A cura di: Andrea Ventura, Giusy Esposito, Roberta Salvati.
Il 16 settembre 2022 Mahsa Amini muore dopo tre giorni di coma dovuto a violenze e traumi ripetuti. Arrestata dalla polizia religiosa iraniana, il 13 settembre, Mahsa Amini ha una sola colpa, ovvero non aver indossato correttamente l’hijab obbligatorio secondo le leggi del regime iraniano. Ferite riconducibili ad un pestaggio, lesioni cerebrali, emorragie, lividi sulle gambe, fratture ossee ed edemi sono stati inflitti ad una ragazza di appena ventidue anni, causandone la morte.
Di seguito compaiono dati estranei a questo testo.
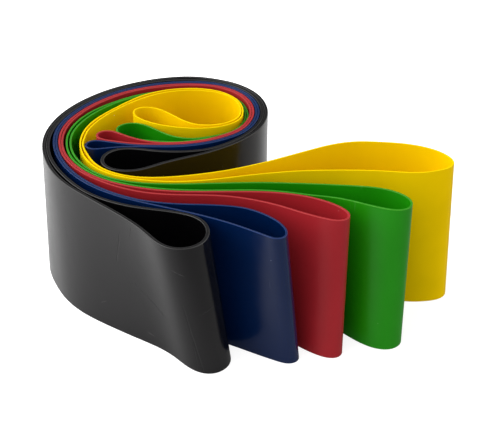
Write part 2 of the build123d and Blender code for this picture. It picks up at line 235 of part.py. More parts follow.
yellow_loop = [
    (72.12, -4.03, 0.11, -6.45), (70.56, -6.72, 0.32, -6.56), (67.81, -8.51, 0.33, -6.54),
    (64.47, -9.76, 0.21, -6.19), (60.66, -10.55, 0.13, -5.77), (56.52, -10.73, 0.10, -5.40),
    (52.20, -10.45, 0.12, -5.02), (47.76, -10.07, 0.14, -4.61), (43.27, -9.80, 0.15, -4.22),
    (38.76, -9.67, 0.15, -3.84), (34.24, -9.66, 0.15, -3.45), (29.73, -9.78, 0.14, -3.03),
    (25.22, -10.02, 0.13, -2.61), (20.73, -10.40, 0.12, -2.18), (16.26, -10.93, 0.10, -1.76),
    (11.83, -11.60, 0.08, -1.35), (7.43, -12.43, 0.05, -0.97), (3.07, -13.43, 0.01, -0.63),
    (-1.28, -14.57, -0.03, -0.34), (-5.64, -15.74, -0.05, -0.13), (-10.00, -16.85, -0.05, -0.04),
    (-14.36, -17.79, -0.04, -0.01), (-18.73, -18.46, 0.00, 0.00), (-23.10, -18.83, 0.00, 0.00),
    (-27.46, -18.87, 0.00, 0.00), (-31.79, -18.57, 0.00, 0.00), (-36.06, -17.91, 0.00, 0.00),
    (-40.20, -16.87, 0.00, 0.00), (-44.14, -15.44, 0.00, 0.00), (-47.76, -13.49, 0.00, 0.00),
    (-50.91, -10.94, 0.00, 0.00), (-53.55, -7.84, 0.00, 0.00), (-55.69, -4.34, 0.00, 0.00),
    (-57.33, -0.54, 0.00, 0.00), (-58.44, 3.48, 0.00, 0.00), (-59.01, 7.62, 0.00, 0.00),
    (-59.04, 11.81, 0.00, 0.00), (-58.53, 15.96, 0.00, 0.00), (-57.49, 20.02, 0.00, 0.00),
    (-55.89, 23.92, 0.00, 0.00), (-53.81, 27.64, 0.00, 0.00), (-51.34, 31.24, 0.00, 0.00),
    (-48.62, 34.75, 0.00, 0.00), (-45.79, 38.20, 0.00, 0.00), (-42.91, 41.51, 0.00, 0.00),
    (-39.89, 44.51, 0.00, 0.00), (-36.49, 46.94, 0.00, 0.00), (-32.81, 48.88, 0.00, 0.00),
    (-28.92, 50.34, 0.00, 0.00), (-24.87, 51.20, 0.00, 0.00), (-20.75, 51.49, 0.00, 0.00),
    (-16.68, 51.21, 0.00, 0.00), (-12.80, 50.27, 0.00, 0.00), (-9.28, 48.55, 0.00, 0.00),
    (-6.28, 46.12, 0.00, 0.00), (-3.94, 43.05, 0.00, 0.00), (-2.41, 39.48, 0.00, 0.00),
    (-1.60, 35.66, 0.00, 0.00), (-1.51, 31.81, 0.00, 0.00), (-2.20, 28.16, -0.04, 0.02),
    (-4.08, 25.07, 0.00, 0.00), (-6.93, 22.71, 0.00, 0.00), (-10.34, 20.98, 0.00, 0.00),
    (-14.15, 19.92, 0.00, 0.00), (-18.19, 19.54, 0.00, 0.00), (-22.33, 19.79, 0.00, 0.00),
    (-26.46, 20.54, 0.00, 0.00), (-30.49, 21.70, 0.00, 0.00), (-34.25, 23.31, 0.00, 0.00),
    (-37.51, 25.35, 0.00, 0.00), (-40.03, 27.76, -0.03, -0.02), (-41.47, 30.52, 0.00, 0.00),
    (-41.28, 33.35, 0.06, -0.03), (-39.24, 35.23, 0.00, 0.00), (-36.34, 35.56, 0.01, 0.04),
    (-33.27, 34.63, 0.00, 0.00), (-30.30, 32.61, 0.00, 0.00), (-27.45, 29.83, 0.00, 0.00),
    (-24.56, 26.88, 0.00, 0.00), (-21.48, 24.32, 0.00, 0.00), (-18.04, 22.66, 0.00, 0.00),
    (-14.38, 22.15, 0.00, 0.00), (-10.75, 22.68, 0.00, 0.00), (-7.44, 24.17, 0.00, 0.00),
    (-4.76, 26.56, 0.00, 0.00), (-2.90, 29.63, 0.00, 0.00), (-2.22, 33.19, 0.00, 0.00),
    (-2.56, 36.91, 0.00, 0.00), (-3.60, 40.58, 0.00, 0.00), (-5.41, 43.92, 0.00, 0.00),
    (-8.01, 46.63, 0.00, 0.00), (-11.34, 48.46, 0.00, 0.00), (-15.10, 49.55, 0.00, 0.00),
    (-19.09, 50.04, 0.00, 0.00), (-23.17, 49.88, 0.00, 0.00), (-27.21, 49.10, 0.00, 0.00),
    (-31.12, 47.73, 0.00, 0.00), (-34.84, 45.80, 0.00, 0.00), (-38.33, 43.40, 0.00, 0.00),
    (-41.61, 40.61, 0.00, 0.00), (-44.68, 37.52, 0.00, 0.00), (-47.56, 34.21, 0.00, 0.00),
    (-50.25, 30.74, 0.00, 0.00), (-52.67, 27.13, 0.00, 0.00), (-54.74, 23.37, 0.00, 0.00),
    (-56.37, 19.47, 0.00, 0.00), (-57.46, 15.44, 0.00, 0.00), (-57.91, 11.34, -0.04, 0.00),
    (-58.06, 7.27, -0.05, 0.00), (-57.28, 3.33, -0.07, -0.02), (-55.81, -0.51, -0.03, 0.00),
    (-54.16, -4.33, 0.00, 0.00), (-52.01, -7.81, 0.00, 0.00), (-49.31, -10.78, 0.00, 0.00),
    (-46.07, -13.12, 0.00, 0.00), (-42.41, -14.80, 0.00, 0.00), (-38.47, -15.86, 0.00, 0.00),
    (-34.33, -16.34, 0.00, 0.00), (-30.09, -16.30, 0.00, 0.00), (-25.79, -15.84, 0.00, 0.00),
    (-21.47, -15.05, 0.00, 0.00), (-17.15, -14.04, 0.00, 0.00), (-12.85, -12.83, -0.04, -0.02),
    (-8.60, -11.44, -0.06, -0.03), (-4.42, -9.87, -0.10, -0.06), (-0.31, -8.11, -0.12, -0.14),
    (3.73, -6.17, -0.11, -0.33), (7.72, -4.06, -0.07, -0.61), (11.68, -1.84, -0.02, -0.93),
    (15.63, 0.45, 0.03, -1.24), (19.58, 2.75, 0.07, -1.55), (23.52, 4.99, 0.12, -1.85),
    (27.43, 7.11, 0.17, -2.14), (31.32, 8.96, 0.23, -2.44), (35.27, 10.33, 0.29, -2.82),
    (39.36, 11.04, 0.33, -3.26), (43.59, 11.14, 0.32, -3.71), (47.91, 10.88, 0.31, -4.15),
    (52.26, 10.42, 0.30, -4.61), (56.52, 9.69, 0.27, -5.09), (60.58, 8.56, 0.21, -5.55),
    (64.32, 6.91, 0.12, -5.95), (67.59, 4.74, 0.01, -6.24), (70.18, 2.10, -0.05, -6.39),
    (71.86, -0.87, -0.04, -6.43),
]


def outline(loop, level, side):
    """Points of one face of a strip: level 1 is the upper edge, 0 the lower edge;
    side is the signed distance from the middle of the strip."""
    pts = [(x + (1 - level) * dx, y + (1 - level) * dy) for x, y, dx, dy in loop]
    return [(x + side * ty, y - side * tx) for (x, y), (tx, ty) in zip(pts, headings(pts))]


def headings(pts):
    """Unit direction of a closed line at each of its points."""
    n = len(pts)
    heads = []
    for i in range(n):
        (x0, y0), (x1, y1), (x2, y2) = pts[i - 1], pts[i], pts[(i + 1) % n]
        a, b = hypot(x2 - x1, y2 - y1), hypot(x1 - x0, y1 - y0)
        tx = (x2 - x1) / a * b + (x1 - x0) / b * a
        ty = (y2 - y1) / a * b + (y1 - y0) / b * a
        t = hypot(tx, ty)
        heads.append((tx / t, ty / t))
    return heads


def loop_area(loop):
    return sum(a[0] * b[1] - b[0] * a[1] for a, b in zip(loop, loop[1:] + loop[:1])) / 2


def edge_line(loop, level, side):
    """One smooth closed line, in spans of five points joined tangent to each other."""
    pts = outline(loop, level, side)
    heads = headings(pts)
    n = len(pts)
    cuts = list(range(0, n, span_points))
    if n - cuts[-1] < 3:
        cuts.pop()
    z = level * band_width
    return [Spline(*[(*pts[k % n], z) for k in range(c, d + 1)],
                   tangents=[(*heads[c], 0), (*heads[d % n], 0)])
            for c, d in zip(cuts, cuts[1:] + [n])]


def strip_walls(loop, thick):
    """The four sides of a closed strip: lower and upper cut edges, outside and inside."""
    outward = thick / 2 if loop_area(loop) > 0 else -thick / 2
    foot_out, rim_out = edge_line(loop, 0, outward), edge_line(loop, 1, outward)
    foot_in, rim_in = edge_line(loop, 0, -outward), edge_line(loop, 1, -outward)
    foot = Face(Wire(foot_out), [Wire(foot_in)])
    rim = Face(Wire(rim_out), [Wire(rim_in)])
    walls = [Face.make_surface_from_curves(a, b)
             for a, b in zip(foot_out + foot_in, rim_out + rim_in)]
    return Solid(Shell([foot, rim, *walls]))


# Black band: heaviest band, outermost in the coil; its free end is the shortest and leans to the right
with BuildPart() as band_black:
    add(strip_walls(black_loop, thick_black), clean=False)
band_black.part.label = "band_black"

# Blue band: second band; its free end reaches past the black one and leans to the right
with BuildPart() as band_blue:
    add(strip_walls(blue_loop, thick_blue), clean=False)
band_blue.part.label = "band_blue"

# Red band: third band; its free end stands with the foot brought forward
with BuildPart() as band_red:
    add(strip_walls(red_loop, thick_red), clean=False)
band_red.part.label = "band_red"

# Green band: fourth band; its free end stands with the foot brought forward
with BuildPart() as band_green:
    add(strip_walls(green_loop, thick_green), clean=False)
band_green.part.label = "band_green"

# Yellow band: lightest band, innermost in the coil, with the longest free end
with BuildPart() as band_yellow:
    add(strip_walls(yellow_loop, thick_yellow), clean=False)
band_yellow.part.label = "band_yellow"

os.makedirs("parts", exist_ok=True)
export_step(band_black.part, "parts/band_black.step")
export_step(band_blue.part, "parts/band_blue.step")
export_step(band_red.part, "parts/band_red.step")
export_step(band_green.part, "parts/band_green.step")
export_step(band_yellow.part, "parts/band_yellow.step")

for band in (band_black, band_blue, band_red, band_green, band_yellow):
    box = band.part.bounding_box()
    print(band.part.label, "volume %.0f" % band.part.volume,
          "X %.2f..%.2f Y %.2f..%.2f Z %.2f..%.2f" % (box.min.X, box.max.X, box.min.Y,
                                                      box.max.Y, box.min.Z, box.max.Z))
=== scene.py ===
import math

import bpy
import numpy as np
from mathutils import Matrix, Vector


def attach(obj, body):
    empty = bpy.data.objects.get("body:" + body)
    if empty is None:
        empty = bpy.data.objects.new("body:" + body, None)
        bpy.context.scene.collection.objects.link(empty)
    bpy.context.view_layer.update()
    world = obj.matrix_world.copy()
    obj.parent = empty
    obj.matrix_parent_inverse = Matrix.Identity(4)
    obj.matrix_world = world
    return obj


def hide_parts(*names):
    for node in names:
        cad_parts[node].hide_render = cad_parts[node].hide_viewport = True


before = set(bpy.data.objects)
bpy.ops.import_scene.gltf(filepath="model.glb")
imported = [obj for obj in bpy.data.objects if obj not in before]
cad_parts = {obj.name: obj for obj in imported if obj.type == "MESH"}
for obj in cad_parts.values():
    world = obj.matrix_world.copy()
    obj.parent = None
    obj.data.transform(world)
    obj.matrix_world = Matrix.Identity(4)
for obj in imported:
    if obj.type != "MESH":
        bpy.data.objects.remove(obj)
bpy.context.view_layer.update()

# A set of five flat rubber loop bands, standing on their lower cut edges in one
# loose coil. Each band here is a detailed strip that replaces its CAD node: the
# same loop, with rounded cut edges, a slightly hollow cut face and a little
# waviness. Metres, in the CAD frame.

MM = 0.001
WIDTH = 50.0  # height of a standing strip, mm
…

A seguito della sua morte, nascono a cavallo tra i mesi concludenti del 2022 e l’inizio del 2023, diverse proteste che si sono successivamente riunite in un unico coro, il Mahsa Amini Protest Movement. L’obiettivo è combattere contro il regime iraniano e la polizia religiosa, affermandone di quest’ultima l’illegalità, e ottenere maggior libertà di espressione, di far politica e vivere la socialità per le donne. Si tratta della minaccia più esistenziale che il regime iraniano abbia mai affrontato dopo la guerra Iran-Iraq degli anni Ottanta.
Le province di Teheran, Esfahan, Kurdistan e Azerbaigian occidentale rappresentano, almeno in prima istanza, quasi il 40% delle attività di protesta osservate, che variano in modo significativo a seconda dei giorni e delle province. I tentativi di repressione attuati dal regime iraniano sono brutali e tra condanne a morte e dispiegamento delle forze di terra dell’IRGC nelle province del Kurdistan e dell’Azerbaigian l’affluenza al movimento anti-regime è calata.
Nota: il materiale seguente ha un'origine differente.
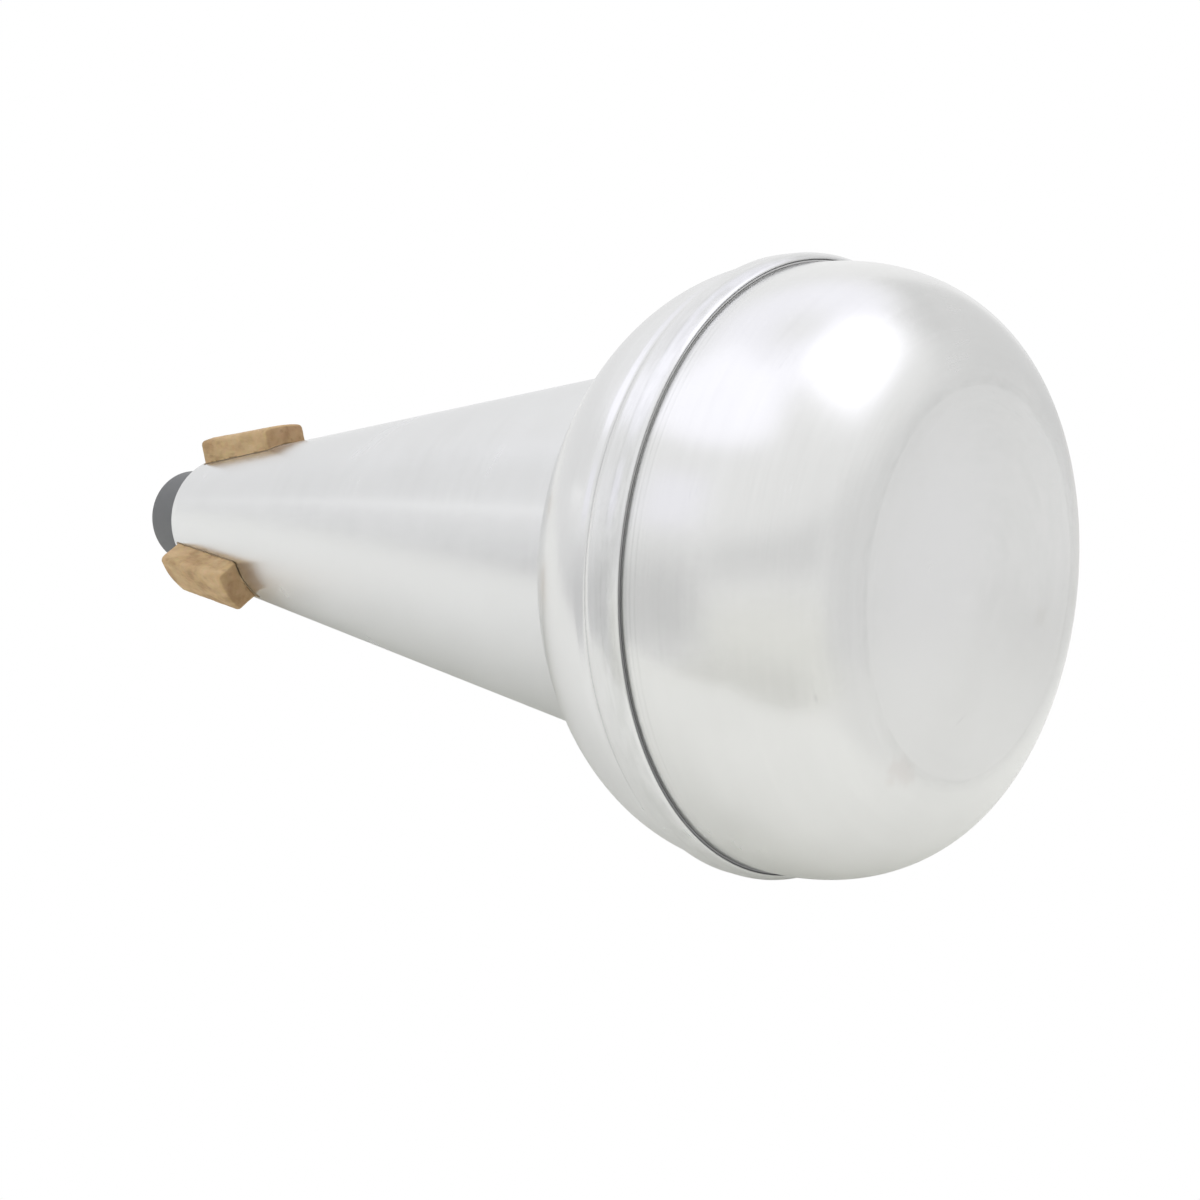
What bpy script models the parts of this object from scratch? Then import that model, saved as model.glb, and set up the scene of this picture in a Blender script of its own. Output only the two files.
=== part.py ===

Tuttavia, anche se le proteste si manifestano diversamente a seconda del periodo e della partecipazione, la loro persistenza è una caratteristica notevole del movimento e mette a dura prova il regime e le sue forze di sicurezza.
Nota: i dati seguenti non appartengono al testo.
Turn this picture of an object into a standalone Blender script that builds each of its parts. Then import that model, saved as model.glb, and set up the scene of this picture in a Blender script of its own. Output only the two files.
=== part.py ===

Uno degli ultimi eventi che caratterizzano il regime iraniano è il sospettoso avvelenamento di centinaia di studentesse in tutto il paese. Questi attacchi sono stati diramati in numerosissime scuole posizionate in diverse città e sono iniziati a novembre nella città santa musulmana sciita di Qom, provocando il ritiro di molti studenti e studentesse a causa del terrore innescato negli animi dei loro familiari. Sul tema, sono interventi sia il presidente iraniano Ebrahim Raisi sia il ministro della sanità Bahram Eynollahi ed hanno affermato che questi attacchi sono stati diretti da diversi gruppi religiosi contrari all’istruzione femminile ed al regime iraniano.
Nella seguente illustrazione è possibile notare i diversi posizionamenti geografici degli attacchi finora descritti.
Nonostante le numerose proteste, i diversi conflitti e gli inutili tentativi di mediazione e collaborazione politica, l’obiettivo della risoluzione dei problemi evidenziati dal caso emblematico della morte di Mahsa Amini resta ancora incompleto. Numerose le attiviste che si espongono in prima linea sul tema, indifferenti ai possibili rischi, come ad esempio Pegan Moshir Pour, intervenuta pochi giorni fa durante la trasmissione televisiva rai “Timeline”, durante la quale, riferendosi al tema delle donne, della vita e della libertà e a ciò che è successo alle numerose studentesse, ha affermato che ciò non dovrebbe accadere e la sua rappresentazione mediatica è ingannevole, dal momento che questi attacchi sono diretti da agenti politici e religiosi interni al regime iraniano e non sono condotti da “nemici dell’Iran”. Inoltre, continua affermando che le proteste non si fermeranno fin quando non si realizzerà un cambiamento concreto per le donne iraniane che ormai lottano da anni per ottenere maggior libertà politica e sociale.